Ada enam rukun iman. Yakni, percaya kepada Allah, malaikat Allah, kitab-kitab Allah, rasul (utusan) Allah, hari kiamat, serta “qodho” dan “qodar”
“Qodho” berarti ketentuan Allah yang tidak dapat diubah, yang sudah ditetapkan sejak zaman “azali” (sebelum manusia dan alam semesta tercipta) di “lauh mahfuz” sana, dan “qodar” adalah ketentuan Allah yang masih bisa diubah manusia dengan doa dan ikhtiar.
Baca juga: Ramadan Milik Semua: Melewati Pemilu 2024, Menuju Indonesia Harmoni
Rukun iman terakhir inilah yang hingga kini belum benar-benar bisa aku pahami. Padahal, perintah untuk meyakini rukun iman keenam itu begitu jelas. Allah SWT berfirman dalam surat Al Qomar ayat (49) yang artinya, “Sungguh Kami menciptakan segala sesuatu menurut ukuran.”
Allah juga berfirman dalam surat Al Ahzab ayat (36) yang artinya, “Dan tidaklah pantas bagi laki-laki yang mukmin dan perempuan yang mukmin, apabila Allah dan rasul-Nya telah menetapkan suatu ketetapan, akan ada pilihan (yang lain) bagi mereka tentang urusan mereka. Dan barang siapa mendurhakai Allah dan rasul-Nya, maka sungguh dia telah tersesat dengan kesesatan yang nyata.”
Aku, misalnya, sering menggerutu ketika rencana-rencanaku berjalan tak semestinya. Aku pun gundah gulana ketika keinginan-keinginanku ada yang tak kesampaian.
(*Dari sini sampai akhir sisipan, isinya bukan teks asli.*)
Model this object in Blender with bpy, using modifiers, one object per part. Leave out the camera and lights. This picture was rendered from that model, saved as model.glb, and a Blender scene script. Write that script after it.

Padahal, apa yang baik menurut kita belum tentu baik menurut Allah.
Apa yang dari Allah itulah yang terbaik bagi kita, tergantung bagaimana kita menyikapinya. Sesungguhnya skenario Allah-lah yang terbaik bagi kita. Kita tinggal menjalaninya saja. Kita hanya seorang “wayang”, walaupun bisa saja kita juga seorang “dalang”. Akan tetapi, Allah-lah dalang dari segala dalang.
Kini, aku pun mulai mencoba kembali beriman. Atau setidak-tidaknya merasa beriman, sehingga termasuk yang diwajibkan Allah untuk berpuasa. Wajib artinya berpahala jika dikerjakan, dan berdosa bila ditinggalkan. Pahala ganjarannya surga. Dosa ganjarannya neraka.
Lalu, timbul pertanyaan di benakku, jika aku berpuasa, maka apa karena aku ingin masuk surga atau takut masuk neraka? Kalau itu yang terjadi, sudah benarkah puasaku?